Too Easy by J. M. Green
Stella Hardy’s first outing, in J.M. Green’s debut Good Money, was an excellent, gritty, Melburnian story of how a social worker can find themselves on the wrong side of, well, the wrong people. Here, she’s tasked with tracking down drug dealer Isaac Mortimer, who’s vanished just as Stella’s best friend needs him to give evidence and prove that her boyfriend isn’t part of the police corruption he’s been accused of. And even though Stella’s best friend Phuong is a cop herself, there are some things that Stella can do that the force can’t – or won’t, or hadn’t really thought about – like having a cuppa with a dealer instead of arresting them. It’s not long before Stella’s search turns much more dangerous, and she’s on the run from some bad-as-hell bikers and a psycho with a promise tattooed across his knuckles. And while she’s there, she’d better figure out why someone has a plan for the street kids that is anything but supportive.

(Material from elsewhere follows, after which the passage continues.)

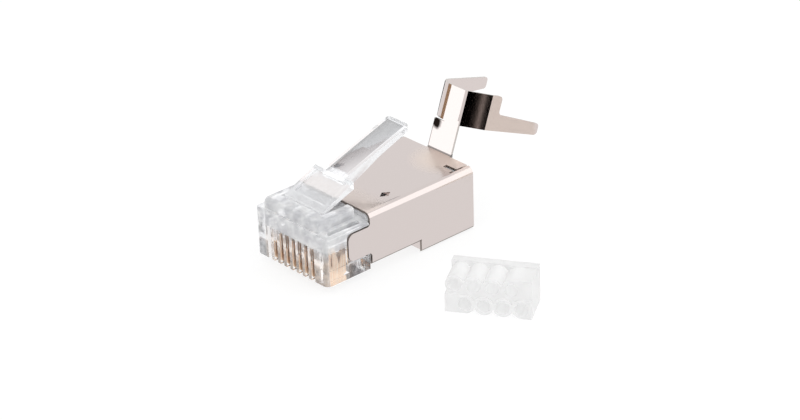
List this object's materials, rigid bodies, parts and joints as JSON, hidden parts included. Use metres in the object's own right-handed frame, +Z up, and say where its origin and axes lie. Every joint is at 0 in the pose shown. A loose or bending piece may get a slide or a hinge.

Watching You by Arne Dahl (translated by Neil Smith)
Detective Sam Berger and his team are looking for 15-year-old Ellen Savinger, kidnapped from in front of her school. A tip-off leads them to a house in the forest; booby-trapped, full of false walls and noxious with the stench of blood, but empty. Apart from a clue, that is, one waiting just for Berger, one to prove what he believes: that Ellen’s disappearance is the work of a serial killer. His superiors don’t want to hear that, however. They won’t entertain the idea of a serial killer in Sweden, and say that there is no such thing. Berger’s worldview and the loss he’s faced have sharpened his focus. In this breathless thriller, readers will follow him through the rain and to the darkest of places to prove a horrific truth.
NEW TRUE CRIME
The Road to Jonestown by Jeff Guinn
November 18, 1978: something so unbelievable happens that it shocks the world. More than 900 people, including some 300 children, die in a murder-suicide in Guyana, South America, after drinking Flavor-Aid (not Kool-Aid, despite the ongoing joke) laced with cyanide. Having written about Charles Manson before, Guinn knows how to dig deep into the type of person who commands this kind of ultimate authority, that makes people abandon their moral code with a long-term plan of utopian communal living, skewed religion and exaggerating the real political fears of the sixties and seventies – not to mention the abuse, the drugs, the blackmail for anyone who wanted to leave. Guinn’s detailed, meticulous research and interviews with the few still alive from the days of Jonestown make for a compelling narrative, avoiding the sensationalism surrounding the chaos that was Jim Jones.